------ Material provided

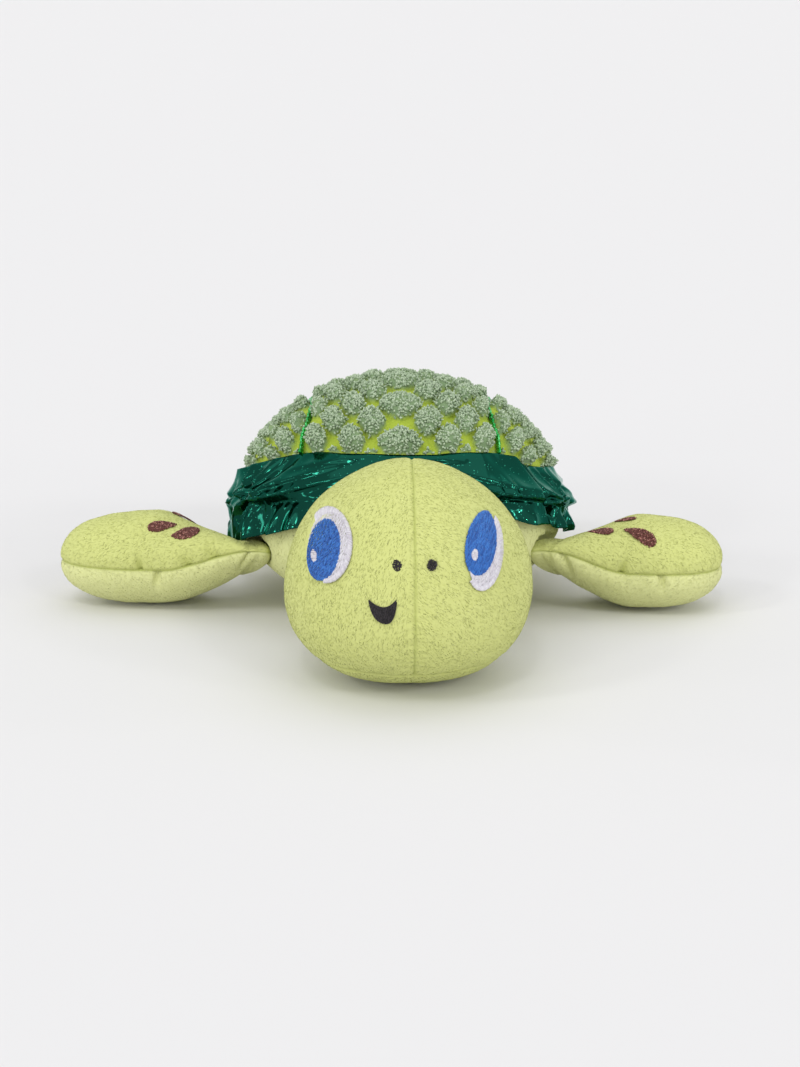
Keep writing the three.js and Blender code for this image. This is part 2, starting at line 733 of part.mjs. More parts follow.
function flipperParts(spec) {
  const { name } = spec;
  const shape = (grow, detail) => flipperForm(spec, grow, detail);
  const floorZ = -spec.hinge.z;
  const floor = block(
    new THREE.Vector3(-reach, -reach, floorZ - overrun), new THREE.Vector3(reach, reach, floorZ));
  const hollow = shape(-skin, fillDetail).subtract(floor.translate([0, 0, skin]));
  const hide = shape(0).subtract(floor).subtract(hollow);
  const half = seamGap / 2;
  const upper = block(new THREE.Vector3(-reach, -reach, half), new THREE.Vector3(reach, reach, reach));
  const lower = block(new THREE.Vector3(-reach, -reach, -reach), new THREE.Vector3(reach, reach, -half));
  const filling = shape(-skin - fillGap, fillDetail).subtract(floor.translate([0, 0, skin + fillGap]));
  const patch = shape(stitchGap + stitchRise).subtract(shape(stitchGap)).intersect(upper);
  const group = new THREE.Group();
  group.add(
    mesh(`${name}_top_panel`, hide.intersect(upper), velboa),
    mesh(`${name}_bottom_panel`, hide.intersect(lower), velboaBelly),
    mesh(`${name}_stuffing`, filling, fibre),
    ...spec.spots.map((spot, i) => mesh(
      `${name}_spot_${i + 1}`, largest(patch.intersect(prism(teardrop(spot, spec.side), 0, overrun))), brownThread)),
  );
  group.position.copy(spec.hinge);
  group.rotation.z = THREE.MathUtils.degToRad(spec.heading);
  return group;
}

// The origin is at the middle of the toy's box, on the surface that it stands on
const turtle = new THREE.Group();
turtle.add(...bodyParts(), ...headParts(), ...flippers.map(flipperParts));
const middle = new THREE.Box3().setFromObject(turtle, true).getCenter(new THREE.Vector3());
turtle.position.set(-middle.x, -middle.y, 0);

export default turtle;
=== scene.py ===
# %% [markdown]
# # A plush turtle, dressed for its picture
#
# The CAD gives the toy as plain solids: panels, fillings, a foil band and stitched patches.
# Here each soft solid gets the cloth that the real toy has: short-pile velboa, nub cloth with
# terry tufts, gathered metallic foil and embroidery. Everything is made by code in this file,
# in the CAD's own frame, so a piece goes straight to its place.

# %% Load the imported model
import math

import bpy
import numpy as np
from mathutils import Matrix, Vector


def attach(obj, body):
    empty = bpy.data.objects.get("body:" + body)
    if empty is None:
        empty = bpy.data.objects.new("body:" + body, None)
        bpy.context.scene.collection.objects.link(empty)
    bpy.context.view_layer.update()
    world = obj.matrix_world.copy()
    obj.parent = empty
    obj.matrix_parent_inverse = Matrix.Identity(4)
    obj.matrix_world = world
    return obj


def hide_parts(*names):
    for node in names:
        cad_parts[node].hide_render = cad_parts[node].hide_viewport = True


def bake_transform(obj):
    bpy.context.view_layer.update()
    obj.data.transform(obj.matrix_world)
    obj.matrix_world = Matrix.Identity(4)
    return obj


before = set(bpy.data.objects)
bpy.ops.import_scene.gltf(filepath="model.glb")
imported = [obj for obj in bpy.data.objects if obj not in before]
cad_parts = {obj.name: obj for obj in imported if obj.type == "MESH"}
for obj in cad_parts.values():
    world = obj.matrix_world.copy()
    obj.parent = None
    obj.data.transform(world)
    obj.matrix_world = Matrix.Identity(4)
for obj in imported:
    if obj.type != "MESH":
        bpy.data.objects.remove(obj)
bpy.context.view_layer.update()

print("CAD nodes:", len(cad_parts))

# %% [markdown]
# ## Camera
#
# The photograph looks at the face from a little above. Outlines of the head, the shell and
# the flippers agree on 15 degrees of height, and on a long lens, since near and far parts
# hardly differ in scale. A long lens is a narrow angle: 36 mm of sensor behind a 100 mm lens.

# %% Camera
MM = 0.001
DRAWING_MIDDLE = np.array([3.7116, 2.3843, 0.0])  # from the drawing's origin to the frame's, in mm
SIGHT_MIDDLE = (0.0, -5.0, 30.3)
SIGHT_HEIGHT = math.radians(15)
SIGHT_DISTANCE = 0.833
SENSOR_WIDTH, FOCAL_LENGTH = 36, 100.04


def to_frame(points):
    """Drawing millimetres to the shared frame in metres."""
    return (np.asarray(points, float) + DRAWING_MIDDLE) * MM


target = Vector(to_frame(SIGHT_MIDDLE))
away = Vector((0, -math.cos(SIGHT_HEIGHT), math.sin(SIGHT_HEIGHT)))
lens = bpy.data.cameras.new("photo_camera")
lens.sensor_fit, lens.sensor_width, lens.lens = "HORIZONTAL", SENSOR_WIDTH, FOCAL_LENGTH
lens.clip_start = 0.05
camera = bpy.data.objects.new("photo_camera", lens)
camera.location = target + away * SIGHT_DISTANCE
camera.rotation_euler = (-away).to_track_quat("-Z", "Y").to_euler()
bpy.context.scene.collection.objects.link(camera)
bpy.context.scene.camera = camera
print("Camera at", tuple(round(c, 3) for c in camera.location))

# %% [markdown]
# ## The forms of the toy
#
# The solids follow a few plain formulas: a bun for the body, an egg for the head, paddles for
# the flippers. Repeating the same formulas here, with finer steps, keeps every cloth surface
# exactly where its solid is. All the numbers in these cells are millimetres of the drawing.

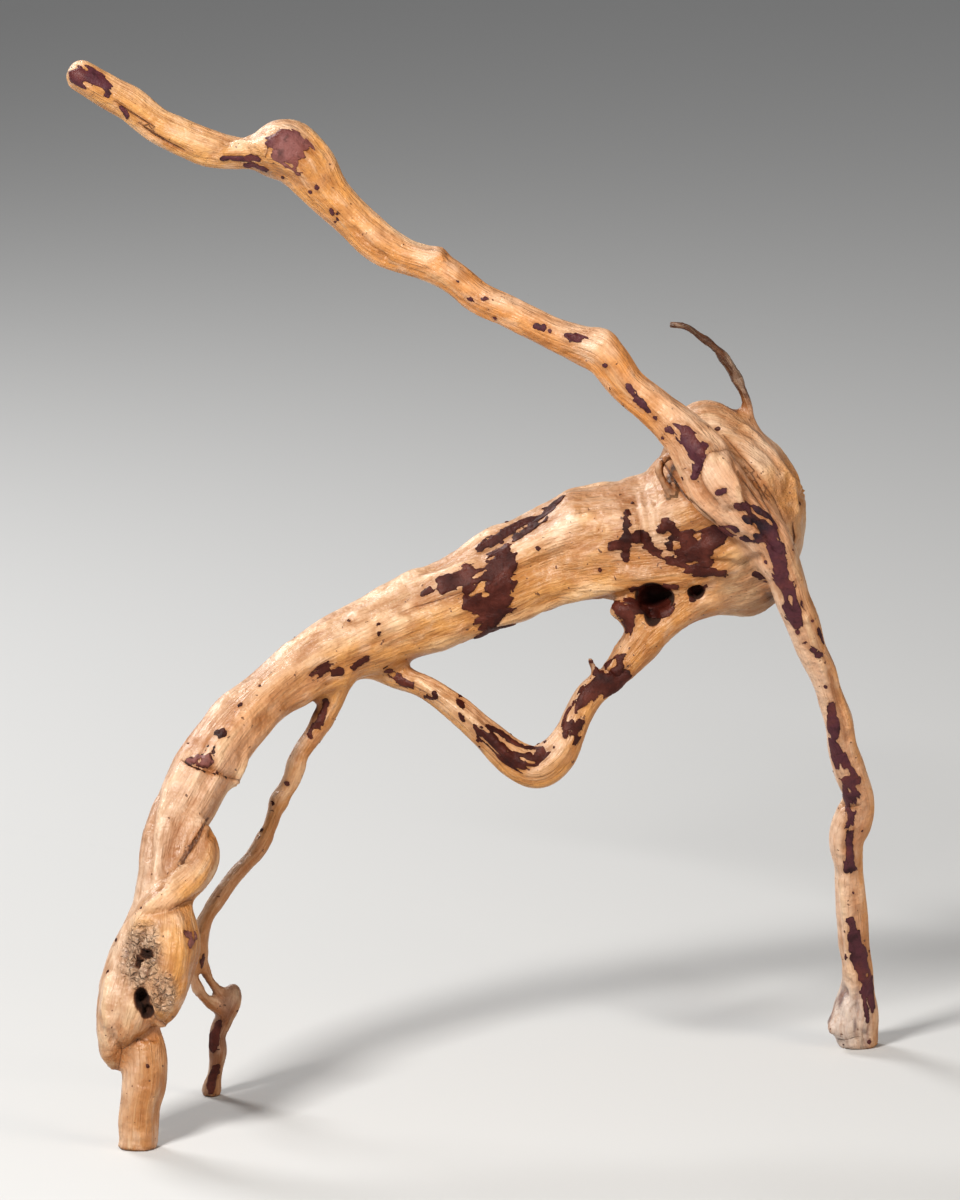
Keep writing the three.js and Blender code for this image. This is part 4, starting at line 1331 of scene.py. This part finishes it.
def build_root():
    """The wood, and the bark that is left on it."""
    limbs = [Limb(name, *rest) for name, rest in LIMBS.items()]
    points, quads, normals, crease_shade = grown_mesh(limbs)
    hollow_depth = depth_in_hollows(points)
    surface = Surface(points, limbs)
    off_floor = smoothstep(0, FLOOR_FADE, points[:, 2])
    relief = surface.relief() * off_floor
    points = points + normals * relief[:, None]
    tree = BVHTree.FromPolygons(points.tolist(), quads.tolist())

    lines = carried(tree, CRACKS) + fold_seams(tree)
    slits = carried(tree, SLITS)
    line_off, line_strength = thin_lines(points, lines)
    slit_depth, slit_radius = depth_in_strokes(points, slits)
    crack_depth, crack_radius = depth_in_strokes(points, lines + slits)
    pale_depth, _ = depth_in_strokes(points, carried(tree, PALE))
    features = carved_features(points, tree, crack_depth, crack_radius)
    points = points + normals * (features * off_floor)[:, None]
    points[:, 2] = np.where(points[:, 2] < FOOT_SNAP, 0, points[:, 2])

    balls = bark_strokes(points, tree)
    bark_depth, bark_radius = depth_in_strokes(points, balls)
    bark_depth[points[:, 2] == 0] = -REACH  # no bark under the feet
    in_slit = slit_depth > bark_depth

    root = make_object("root_wood", points, quads)
    grains, shares = zip(*[surface.grain(group) for group in range(GRAIN_GROUPS)])
    attributes = {f"grain_{group}": grain for group, grain in enumerate(grains)}
    attributes["grain_share"] = np.stack(shares, 1)
    attributes["wood_colour"] = wood_colours(
        surface, points, normals, crease_shade, relief + features, bark_depth, crack_depth, pale_depth
    )
    attributes["scar"] = scar_share(points)
    attributes["hollow_depth"] = hollow_depth
    attributes["line_off"] = line_off
    attributes["line_strength"] = line_strength
    for name, values in attributes.items():
        add_attribute(root.data, name, values)

    bark = bark_and_slit_shade_shell(
        points,
        quads,
        vertex_normals(points, quads),
        np.maximum(slit_depth, bark_depth),
        np.where(in_slit, slit_radius, bark_radius),
        np.where(in_slit, SLIT_THICKNESS, BARK_THICKNESS),
        # the slits' shells are painted near-black as shade
        np.where(in_slit[:, None], DARK_TWIG_AND_SHADE, bark_colours(surface, points)),
        surface.own_grain(),
        balls + slits,
    )
    return root, bark


# ------------------------------------------------------------------ materials

WOOD_BUMP = 0.0018  # how deep the bumps are, in metres
BARK_BUMP = 0.0008
RAGGEDNESS = 0.002  # how far the crumbs' borders stray, in metres


def opaque(colour):
    """A colour with full cover."""
    return (*colour, 1)


class Nodes:
    """Adds shader nodes to a new material and links them as they are made."""

    def __init__(self, name):
        self.material = bpy.data.materials.new(name)
        self.material.use_nodes = True
        self.tree = self.material.node_tree
        self.shader = self.tree.nodes["Principled BSDF"]

    def put(self, socket, value):
        """Links another node's output to a socket, or sets its value."""
        if isinstance(value, bpy.types.NodeSocket):
            self.tree.links.new(value, socket)
        else:
            socket.default_value = value

    def set(self, **values):
        """Sets the shader's inputs, named with underscores for spaces."""
        for name, value in values.items():
            self.put(self.shader.inputs[name.replace("_", " ")], value)

    def add(self, kind, *values):
        """A new node, with values or links for its first sockets."""
        node = self.tree.nodes.new(kind)
        for socket, value in zip(node.inputs, values):
            self.put(socket, value)
        return node

    def attribute(self, name, output="Vector"):
        node = self.add("ShaderNodeAttribute")
        node.attribute_name = name
        return node.outputs[output]

    def math(self, operation, first, second=0.0):
        node = self.add("ShaderNodeMath", first, second)
        node.operation = operation
        return node.outputs[0]

    def times(self, first, second):
        return self.math("MULTIPLY", first, second)

    def plus(self, first, second):
        return self.math("ADD", first, second)

    def vector(self, operation, first, second):
        node = self.add("ShaderNodeVectorMath", first, second)
        node.operation = operation
        return node.outputs[0]

    def noise(self, vector, scale=1.0, detail=2.0, roughness=0.5):
        node = self.add("ShaderNodeTexNoise")
        self.put(node.inputs["Vector"], vector)
        self.put(node.inputs["Scale"], scale)
        self.put(node.inputs["Detail"], detail)
        self.put(node.inputs["Roughness"], roughness)
        return node.outputs[0]

    def cell_edges(self, vector, scale):
        """How far a place is from the borders of scattered cells."""
        node = self.add("ShaderNodeTexVoronoi")
        node.feature = "DISTANCE_TO_EDGE"
        self.put(node.inputs["Vector"], vector)
        self.put(node.inputs["Scale"], scale)
        return node.outputs["Distance"]

    def eased(self, value, low, high, out_low=0.0, out_high=1.0):
        """Eases from one output to the other as a value goes from low to high."""
        node = self.add("ShaderNodeMapRange", value, low, high, out_low, out_high)
        node.interpolation_type = "SMOOTHSTEP"
        return node.outputs[0]

    def mix(self, share, first, second):
        node = self.add("ShaderNodeMix")
        node.data_type = "RGBA"
        self.put(node.inputs[0], share)
        self.put(node.inputs[6], first)
        self.put(node.inputs[7], second)
        return node.outputs[2]

    def tinted(self, colour, tone, measure, begins, full, share=1.0):
        """Mixes a tone into a colour, by a measure's values where it begins and where it is full."""
        return self.mix(self.eased(measure, begins, full, 0, share), colour, opaque(tone))

    def bump(self, height, distance):
        node = self.add("ShaderNodeBump")
        self.put(node.inputs["Height"], height)
        self.put(node.inputs["Distance"], distance)
        return node.outputs[0]


def grain_noise(nodes, across, along, detail):
    """Noise drawn out along the limbs, with features this many millimetres across and along."""
    shares = nodes.add("ShaderNodeSeparateXYZ", nodes.attribute("grain_share"))
    total = 0.0
    for group in range(GRAIN_GROUPS):
        place = nodes.attribute(f"grain_{group}")
        place = nodes.vector("MULTIPLY", place, (1 / across, 1 / across, 1 / along))
        part = nodes.times(nodes.noise(place, 1, detail), shares.outputs[group])
        total = nodes.plus(total, part)
    return total


def wood_material():
    """Streaky wood, with crumbs in the scar, and painted shade: dark lines in the cracks and the folds'
    seams, dark gaps between the crumbs, and dark hollows.
    """
    nodes = Nodes("root_wood")
    place = nodes.add("ShaderNodeTexCoord").outputs["Object"]
    scar = nodes.attribute("scar", "Fac")
    hollow = nodes.attribute("hollow_depth", "Fac")
    fibres = grain_noise(nodes, 0.8, 12, 3)
    cords = grain_noise(nodes, 2.4, 30, 2)
    blotches = grain_noise(nodes, 7, 16, 4)
    colour = nodes.attribute("wood_colour")
    tone_layers = [
        (AMBER, blotches, 0.48, 0.34, 0.4),
        (SKIN, blotches, 0.52, 0.68, 0.3),
        (AMBER, fibres, 0.5, 0.28, 0.26),
        (CREAM, fibres, 0.5, 0.75, 0.2),
        (AMBER, cords, 0.45, 0.28, 0.25),
    ]
    for tinted in tone_layers:
        colour = nodes.tinted(colour, *tinted)

    stray = nodes.vector("MULTIPLY", nodes.noise(place, 500, 2), (RAGGEDNESS,) * 3)
    crumbs = nodes.cell_edges(nodes.vector("ADD", place, stray), 260)
    # the gaps between the scar's crumbs painted brown as shade
    crevice_shade = nodes.times(nodes.eased(crumbs, 0.12, 0.02), scar)
    crevice_shade = nodes.times(crevice_shade, nodes.eased(nodes.noise(place, 160, 2), 0.48, 0.62))
    colour = nodes.mix(nodes.times(crevice_shade, 0.65), colour, opaque(BROWN))
    specks = nodes.noise(place, 330, 2, 0.6)
    colour = nodes.tinted(colour, BROWN, specks, 0.69, 0.73, 0.9)

    # dark lines painted as shade in the cracks and along the folds' seams
    off_line = nodes.math("ABSOLUTE", nodes.attribute("line_off", "Fac"))
    line = nodes.times(nodes.eased(off_line, 1.6, 0.6), nodes.attribute("line_strength", "Fac"))
    line = nodes.times(line, nodes.eased(fibres, 0.3, 0.7, 0.4, 1.4))
    colour = nodes.mix(nodes.times(line, 0.8), colour, opaque(BROWN))
    # the hollows painted brown, then near-black, as shade
    colour = nodes.tinted(colour, BROWN, hollow, -0.9, -0.4)
    colour = nodes.tinted(colour, DARK_TWIG_AND_SHADE, hollow, -0.6, -0.1, 0.65)

    gloss = nodes.eased(blotches, 0.3, 0.7, 0.5, 0.32)
    height = nodes.plus(nodes.times(cords, 0.6), nodes.times(fibres, 0.38))
    height = nodes.plus(height, nodes.times(nodes.noise(place, 180, 2), 1.1))
    height = nodes.plus(height, nodes.times(nodes.eased(crumbs, 0.0, 0.3), scar))
    height = nodes.math("SUBTRACT", height, nodes.times(line, 0.5))
    nodes.set(
        Base_Color=colour,
        Roughness=nodes.math("MAXIMUM", gloss, nodes.eased(hollow, -1.2, -0.4)),
        Coat_Weight=nodes.eased(hollow, -1.5, -0.6, 0.16, 0),
        Coat_Roughness=0.34,
        Normal=nodes.bump(height, WOOD_BUMP),
    )
    return nodes.material


def bark_material():
    """Dark bark with rusty and sooty patches, and a torn rim; it also colours the slits' near-black
    painted shade.
    """
    nodes = Nodes("root_bark")
    place = nodes.add("ShaderNodeTexCoord").outputs["Object"]
    patches = nodes.noise(place, 90, 3)
    grain = nodes.noise(place, 420, 4, 0.65)
    rim = nodes.attribute("edge", "Fac")
    colour = nodes.attribute("bark_and_slit_shade_colour")
    colour = nodes.tinted(colour, RUST, patches, 0.45, 0.68, 0.5)
    colour = nodes.tinted(colour, SOOT, patches, 0.45, 0.3, 0.6)
    colour = nodes.tinted(colour, CHAR, grain, 0.5, 0.75, 0.5)
    colour = nodes.tinted(colour, TORN, rim, 0.5, 0.0, 0.5)
    nodes.set(
        Base_Color=colour,
        Roughness=nodes.eased(patches, 0.3, 0.7, 0.6, 0.4),
        Specular_IOR_Level=0.3,
        Normal=nodes.bump(grain, BARK_BUMP),
    )
    return nodes.material


# ------------------------------------------------------------------ studio

# Lengths are metres here, and the lens and the sensor are in millimetres.
FLOOR_HALF = 20
FLOOR_TONE = (0.58, 0.58, 0.575)
WORLD_TONE = (0.82, 0.83, 0.85)
WORLD_STRENGTH = 0.26
LIT_POINT = (0, 0, 0.25)
VIEW_POINT = Vector((0.0, 0.0, 0.245))
VIEW_DISTANCE = 6.4
LENS = 400
SENSOR = 36


def add_floor():
    """A wide pale floor under the root."""
    mesh = bpy.data.meshes.new("floor")
    corners = [(-1, -1), (1, -1), (1, 1), (-1, 1)]
    mesh.from_pydata([(x * FLOOR_HALF, y * FLOOR_HALF, 0) for x, y in corners], [], [(0, 1, 2, 3)])
    floor = add_object("floor", mesh)
    nodes = Nodes("floor")
    nodes.set(Base_Color=opaque(FLOOR_TONE), Roughness=0.9)
    mesh.materials.append(nodes.material)


def add_light(name, place, size, power, colour=(1, 1, 1)):
    """A square lamp that shines at the root's middle."""
    lamp = bpy.data.lights.new(name, "AREA")
    lamp.shape = "SQUARE"
    lamp.size = size
    lamp.energy = power
    lamp.color = colour
    light = add_object(name, lamp)
    light.location = place
    light.rotation_euler = (Vector(LIT_POINT) - Vector(place)).to_track_quat("-Z", "Y").to_euler()


def add_studio():
    """Three lamps, a soft sky and the way the picture is shown."""
    add_light("key", (-0.9, -1.45, 1.7), 0.45, 50, (1, 0.98, 0.95))
    add_light("fill", (1.7, -1.2, 0.7), 1.0, 15, (1, 0.87, 0.72))
    add_light("rim", (-1.1, 1.3, 1.4), 0.7, 22)
    world = bpy.data.worlds.new("studio")
    world.use_nodes = True
    sky = world.node_tree.nodes["Background"].inputs
    sky["Color"].default_value = opaque(WORLD_TONE)
    sky["Strength"].default_value = WORLD_STRENGTH
    scene = bpy.context.scene
    scene.world = world
    scene.view_settings.view_transform = "Standard"
    scene.view_settings.look = "Medium High Contrast"


def add_camera():
    """A long lens in front of the root, raised so that it looks squarely at the board."""
    camera = add_object("camera", bpy.data.cameras.new("camera"))
    camera.data.lens = LENS
    camera.data.sensor_fit = "VERTICAL"
    camera.data.sensor_height = SENSOR
    away = Vector((0, -math.cos(BOARD_LEAN), math.sin(BOARD_LEAN)))
    camera.location = VIEW_POINT + VIEW_DISTANCE * away
    camera.rotation_euler = (VIEW_POINT - camera.location).to_track_quat("-Z", "Y").to_euler()
    bpy.context.scene.camera = camera


# ------------------------------------------------------------------ the scene

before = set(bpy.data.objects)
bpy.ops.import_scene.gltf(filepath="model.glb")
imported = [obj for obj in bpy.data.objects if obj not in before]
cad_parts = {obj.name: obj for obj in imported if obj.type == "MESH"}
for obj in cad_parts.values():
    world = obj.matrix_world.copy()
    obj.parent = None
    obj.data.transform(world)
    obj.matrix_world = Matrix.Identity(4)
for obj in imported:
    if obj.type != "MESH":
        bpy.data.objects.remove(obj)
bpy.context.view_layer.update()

root, bark = build_root()
root.data.materials.append(wood_material())
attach(root, BODY)
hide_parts(NODE)
bark.data.materials.append(bark_material())
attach(bark, BODY)

add_floor()
add_studio()
add_camera()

------------

▶ [The exercise]:
Please output the exact lines of the records above, beginning with the first and stopping after the line that holds "import math", and nothing else.

▶ [Correct output]:
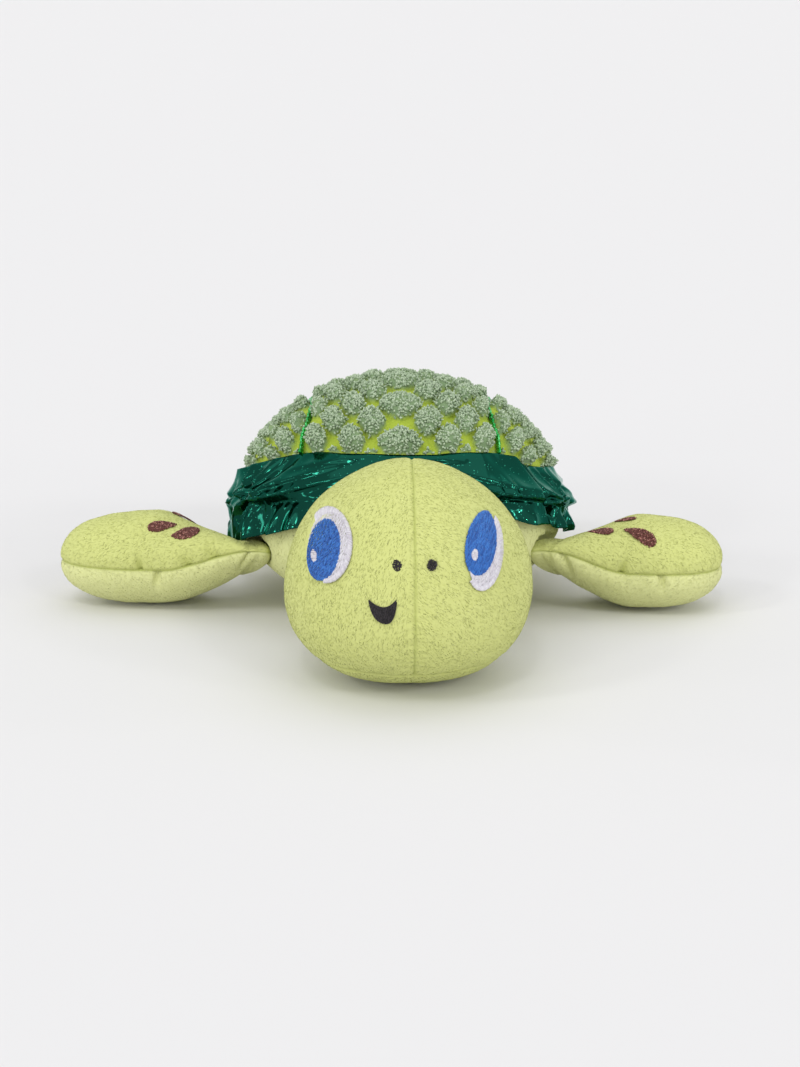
Keep writing the three.js and Blender code for this image. This is part 2, starting at line 733 of part.mjs. More parts follow.
function flipperParts(spec) {
  const { name } = spec;
  const shape = (grow, detail) => flipperForm(spec, grow, detail);
  const floorZ = -spec.hinge.z;
  const floor = block(
    new THREE.Vector3(-reach, -reach, floorZ - overrun), new THREE.Vector3(reach, reach, floorZ));
  const hollow = shape(-skin, fillDetail).subtract(floor.translate([0, 0, skin]));
  const hide = shape(0).subtract(floor).subtract(hollow);
  const half = seamGap / 2;
  const upper = block(new THREE.Vector3(-reach, -reach, half), new THREE.Vector3(reach, reach, reach));
  const lower = block(new THREE.Vector3(-reach, -reach, -reach), new THREE.Vector3(reach, reach, -half));
  const filling = shape(-skin - fillGap, fillDetail).subtract(floor.translate([0, 0, skin + fillGap]));
  const patch = shape(stitchGap + stitchRise).subtract(shape(stitchGap)).intersect(upper);
  const group = new THREE.Group();
  group.add(
    mesh(`${name}_top_panel`, hide.intersect(upper), velboa),
    mesh(`${name}_bottom_panel`, hide.intersect(lower), velboaBelly),
    mesh(`${name}_stuffing`, filling, fibre),
    ...spec.spots.map((spot, i) => mesh(
      `${name}_spot_${i + 1}`, largest(patch.intersect(prism(teardrop(spot, spec.side), 0, overrun))), brownThread)),
  );
  group.position.copy(spec.hinge);
  group.rotation.z = THREE.MathUtils.degToRad(spec.heading);
  return group;
}

// The origin is at the middle of the toy's box, on the surface that it stands on
const turtle = new THREE.Group();
turtle.add(...bodyParts(), ...headParts(), ...flippers.map(flipperParts));
const middle = new THREE.Box3().setFromObject(turtle, true).getCenter(new THREE.Vector3());
turtle.position.set(-middle.x, -middle.y, 0);

export default turtle;
=== scene.py ===
# %% [markdown]
# # A plush turtle, dressed for its picture
#
# The CAD gives the toy as plain solids: panels, fillings, a foil band and stitched patches.
# Here each soft solid gets the cloth that the real toy has: short-pile velboa, nub cloth with
# terry tufts, gathered metallic foil and embroidery. Everything is made by code in this file,
# in the CAD's own frame, so a piece goes straight to its place.

# %% Load the imported model
import math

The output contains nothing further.